## TASK STATEMENT:
The lines to reproduce run from the first one through the line containing "CHAMFER_LEAN = 0.3". Reproduce them exactly.

## SUPPLIED INFORMATION:

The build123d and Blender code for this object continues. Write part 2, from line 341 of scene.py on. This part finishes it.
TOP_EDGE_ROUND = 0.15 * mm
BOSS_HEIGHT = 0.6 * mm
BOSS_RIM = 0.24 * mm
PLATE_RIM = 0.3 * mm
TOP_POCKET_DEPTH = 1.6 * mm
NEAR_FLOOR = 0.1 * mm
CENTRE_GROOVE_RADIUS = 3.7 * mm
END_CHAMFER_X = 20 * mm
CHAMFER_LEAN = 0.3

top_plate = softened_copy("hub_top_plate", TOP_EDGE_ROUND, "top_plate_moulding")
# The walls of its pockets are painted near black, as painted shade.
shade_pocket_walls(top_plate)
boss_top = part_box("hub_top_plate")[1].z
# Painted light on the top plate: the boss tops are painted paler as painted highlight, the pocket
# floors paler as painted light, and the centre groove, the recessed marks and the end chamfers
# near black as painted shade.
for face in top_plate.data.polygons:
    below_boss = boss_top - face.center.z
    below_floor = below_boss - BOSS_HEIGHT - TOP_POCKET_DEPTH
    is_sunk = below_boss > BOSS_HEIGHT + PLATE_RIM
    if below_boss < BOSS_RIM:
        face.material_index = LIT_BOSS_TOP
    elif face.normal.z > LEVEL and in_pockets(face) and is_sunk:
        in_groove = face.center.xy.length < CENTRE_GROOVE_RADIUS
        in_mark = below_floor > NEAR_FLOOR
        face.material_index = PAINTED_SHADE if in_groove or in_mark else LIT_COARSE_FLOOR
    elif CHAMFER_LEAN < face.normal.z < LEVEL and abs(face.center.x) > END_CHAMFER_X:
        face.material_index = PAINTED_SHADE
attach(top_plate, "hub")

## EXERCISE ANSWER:
The build123d and Blender code for this object continues. Write part 2, from line 341 of scene.py on. This part finishes it.
TOP_EDGE_ROUND = 0.15 * mm
BOSS_HEIGHT = 0.6 * mm
BOSS_RIM = 0.24 * mm
PLATE_RIM = 0.3 * mm
TOP_POCKET_DEPTH = 1.6 * mm
NEAR_FLOOR = 0.1 * mm
CENTRE_GROOVE_RADIUS = 3.7 * mm
END_CHAMFER_X = 20 * mm
CHAMFER_LEAN = 0.3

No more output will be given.